Stated goal = Can the data below be echoed back word for word?

Source data =
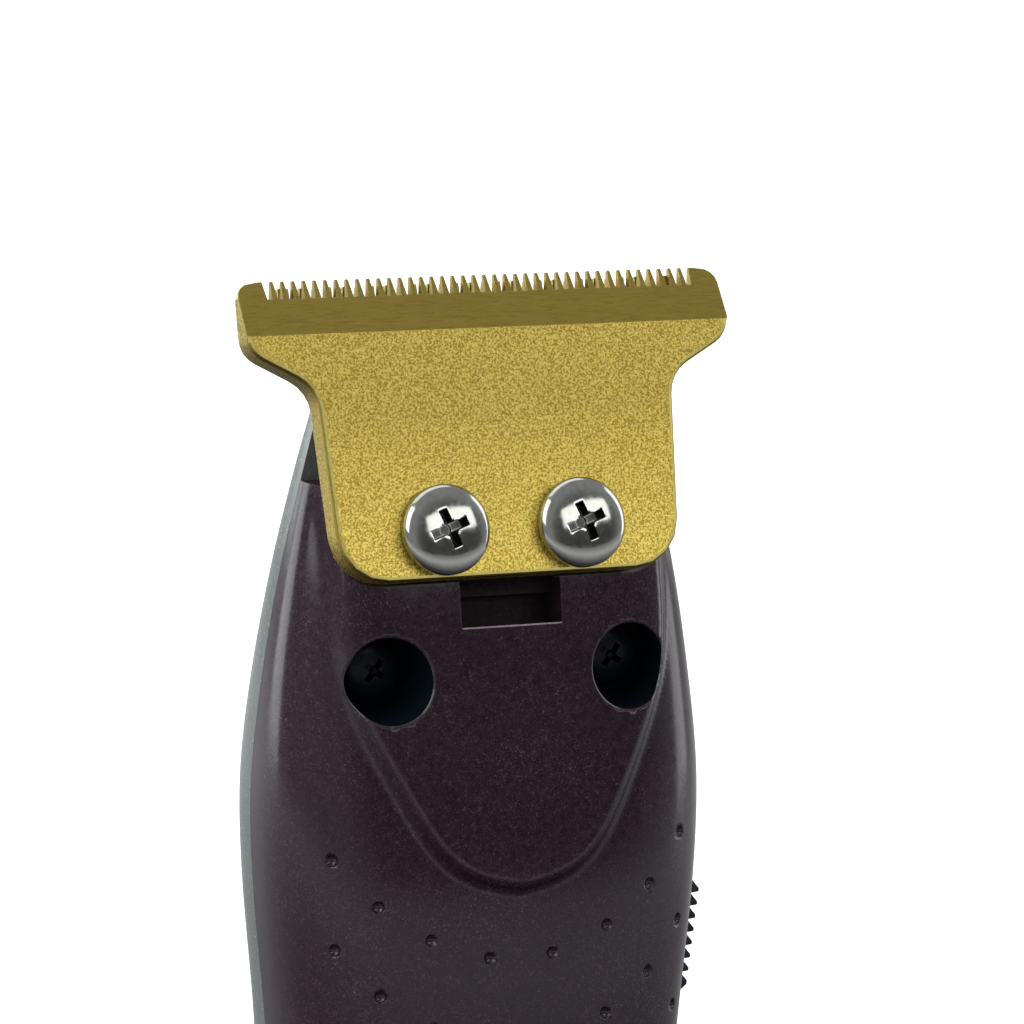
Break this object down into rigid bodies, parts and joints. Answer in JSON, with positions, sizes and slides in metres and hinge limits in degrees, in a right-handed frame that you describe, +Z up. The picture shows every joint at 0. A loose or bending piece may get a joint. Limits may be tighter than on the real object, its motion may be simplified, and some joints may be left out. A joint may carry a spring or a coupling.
{
  "type": "beard trimmer",
  "caption": "Cordless beard trimmer: T-shaped blade with a sliding cutter behind it, contoured two-half housing, side slide switch and a charging inlet in the base.",
  "frame": {"origin": "centre of the base, where the trimmer stands upright", "axes": "+Z up along the body towards the blade, -Y out of the blade's face, +X towards the slide switch"},
  "size_m": [0.0398, 0.0247, 0.1574],
  "materials": {
    "gold_plate": "titanium-gold coated steel, sand-blasted face, ground edge",
    "plum_plastic": "glossy lacquer with fine flecks",
    "grey_plastic": "glossy",
    "black_plastic": "satin",
    "white_plastic": "satin",
    "nickel": "polished nickel",
    "black_oxide": "black oxide on steel",
    "steel": "plain steel",
    "copper": "bare copper",
    "brass": "plated",
    "magnet": "sintered",
    "board_green": "solder mask",
    "battery_sleeve": "shrink sleeve",
    "foam": "closed-cell foam",
    "clear_plastic": "clear"
  },
  "bodies": {
    "trimmer": {"fixed_blade": "gold_plate", "nut_plate": "steel", "tension_spring": "steel", "blade_screw_left": "nickel", "blade_screw_right": "nickel", "front_housing": "plum_plastic", "rear_housing": "grey_plastic", "housing_screw_neck_left": "black_oxide", "housing_screw_neck_right": "black_oxide", "housing_screw_base_left": "black_oxide", "housing_screw_base_right": "black_oxide", "motor_can": "steel", "motor_end_bell": "white_plastic", "motor_terminal_left": "copper", "motor_terminal_right": "copper", "motor_magnet_left": "magnet", "motor_magnet_right": "magnet", "motor_mount": "black_plastic", "motor_screw_left": "nickel", "motor_screw_right": "nickel", "switch_body": "steel", "switch_board": "board_green", "battery_cell": "battery_sleeve", "battery_tab_lower": "nickel", "battery_tab_upper": "nickel", "battery_pad_lower": "foam", "battery_pad_upper": "foam", "main_board": "board_green", "control_chip": "black_plastic", "charge_coil": "copper", "capacitor": "nickel", "status_led": "white_plastic", "light_pipe": "clear_plastic", "bottom_cap": "black_plastic", "charging_inlet": "black_plastic", "inlet_contact_left": "brass", "inlet_contact_right": "brass"},
    "cutter": {"moving_cutter": "gold_plate", "cutter_follower": "black_plastic"},
    "rotor": {"motor_shaft": "steel", "motor_armature": "copper", "eccentric_hub": "black_plastic", "crank_pin": "steel"},
    "switch": {"slide_button": "black_plastic", "switch_lever": "white_plastic"}
  },
  "joints": [
    {"name": "cutter_stroke", "type": "slide", "parent": "trimmer", "child": "cutter", "axis": [1, 0, 0], "range_m": [-0.001, 0.001]},
    {"name": "rotor_spin", "type": "hinge", "parent": "trimmer", "child": "rotor", "pos_m": [0, 0.0016, 0.11], "axis": [0, 0, 1], "continuous": true},
    {"name": "switch_slide", "type": "slide", "parent": "trimmer", "child": "switch", "axis": [0.1027, 0, 0.9947], "range_m": [0, 0.0034]}
  ]
}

Solved exercise =
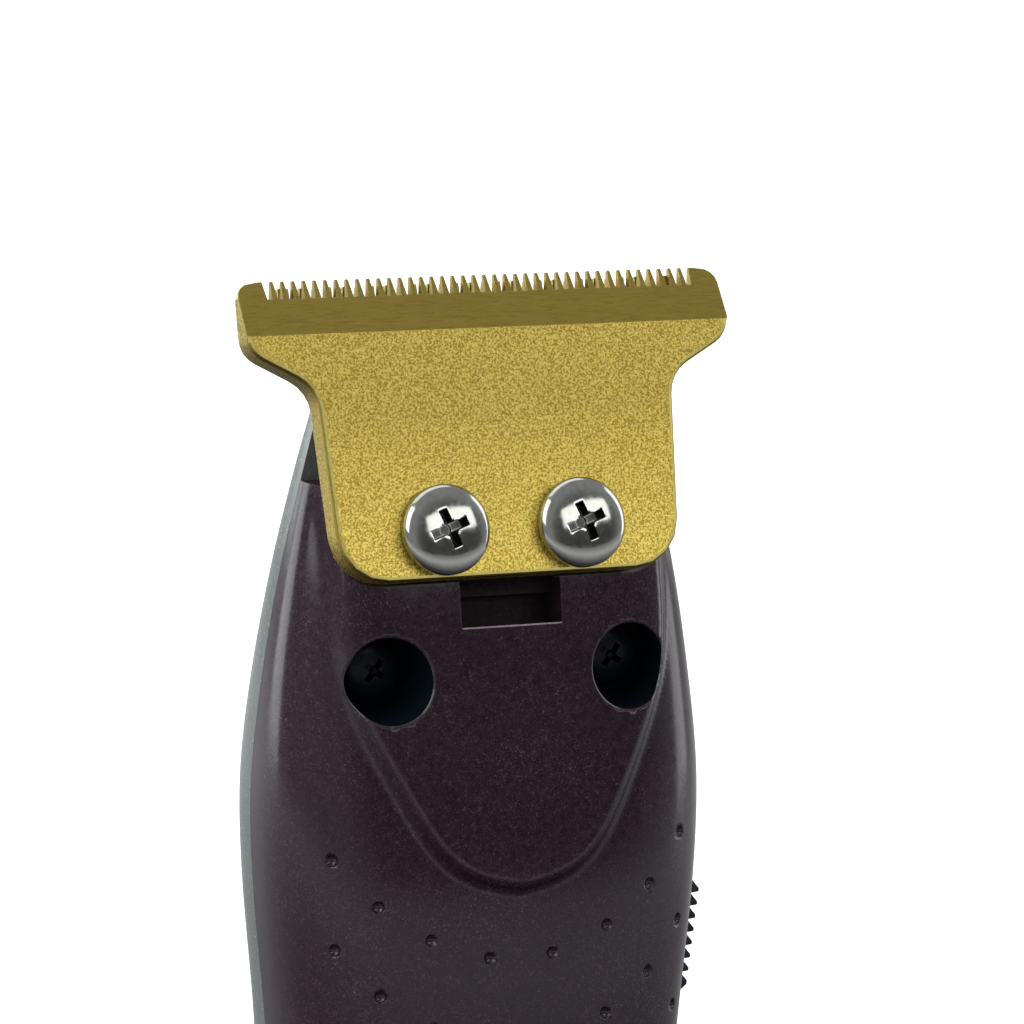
Break this object down into rigid bodies, parts and joints. Answer in JSON, with positions, sizes and slides in metres and hinge limits in degrees, in a right-handed frame that you describe, +Z up. The picture shows every joint at 0. A loose or bending piece may get a joint. Limits may be tighter than on the real object, its motion may be simplified, and some joints may be left out. A joint may carry a spring or a coupling.
{
  "type": "beard trimmer",
  "caption": "Cordless beard trimmer: T-shaped blade with a sliding cutter behind it, contoured two-half housing, side slide switch and a charging inlet in the base.",
  "frame": {"origin": "centre of the base, where the trimmer stands upright", "axes": "+Z up along the body towards the blade, -Y out of the blade's face, +X towards the slide switch"},
  "size_m": [0.0398, 0.0247, 0.1574],
  "materials": {
    "gold_plate": "titanium-gold coated steel, sand-blasted face, ground edge",
    "plum_plastic": "glossy lacquer with fine flecks",
    "grey_plastic": "glossy",
    "black_plastic": "satin",
    "white_plastic": "satin",
    "nickel": "polished nickel",
    "black_oxide": "black oxide on steel",
    "steel": "plain steel",
    "copper": "bare copper",
    "brass": "plated",
    "magnet": "sintered",
    "board_green": "solder mask",
    "battery_sleeve": "shrink sleeve",
    "foam": "closed-cell foam",
    "clear_plastic": "clear"
  },
  "bodies": {
    "trimmer": {"fixed_blade": "gold_plate", "nut_plate": "steel", "tension_spring": "steel", "blade_screw_left": "nickel", "blade_screw_right": "nickel", "front_housing": "plum_plastic", "rear_housing": "grey_plastic", "housing_screw_neck_left": "black_oxide", "housing_screw_neck_right": "black_oxide", "housing_screw_base_left": "black_oxide", "housing_screw_base_right": "black_oxide", "motor_can": "steel", "motor_end_bell": "white_plastic", "motor_terminal_left": "copper", "motor_terminal_right": "copper", "motor_magnet_left": "magnet", "motor_magnet_right": "magnet", "motor_mount": "black_plastic", "motor_screw_left": "nickel", "motor_screw_right": "nickel", "switch_body": "steel", "switch_board": "board_green", "battery_cell": "battery_sleeve", "battery_tab_lower": "nickel", "battery_tab_upper": "nickel", "battery_pad_lower": "foam", "battery_pad_upper": "foam", "main_board": "board_green", "control_chip": "black_plastic", "charge_coil": "copper", "capacitor": "nickel", "status_led": "white_plastic", "light_pipe": "clear_plastic", "bottom_cap": "black_plastic", "charging_inlet": "black_plastic", "inlet_contact_left": "brass", "inlet_contact_right": "brass"},
    "cutter": {"moving_cutter": "gold_plate", "cutter_follower": "black_plastic"},
    "rotor": {"motor_shaft": "steel", "motor_armature": "copper", "eccentric_hub": "black_plastic", "crank_pin": "steel"},
    "switch": {"slide_button": "black_plastic", "switch_lever": "white_plastic"}
  },
  "joints": [
    {"name": "cutter_stroke", "type": "slide", "parent": "trimmer", "child": "cutter", "axis": [1, 0, 0], "range_m": [-0.001, 0.001]},
    {"name": "rotor_spin", "type": "hinge", "parent": "trimmer", "child": "rotor", "pos_m": [0, 0.0016, 0.11], "axis": [0, 0, 1], "continuous": true},
    {"name": "switch_slide", "type": "slide", "parent": "trimmer", "child": "switch", "axis": [0.1027, 0, 0.9947], "range_m": [0, 0.0034]}
  ]
}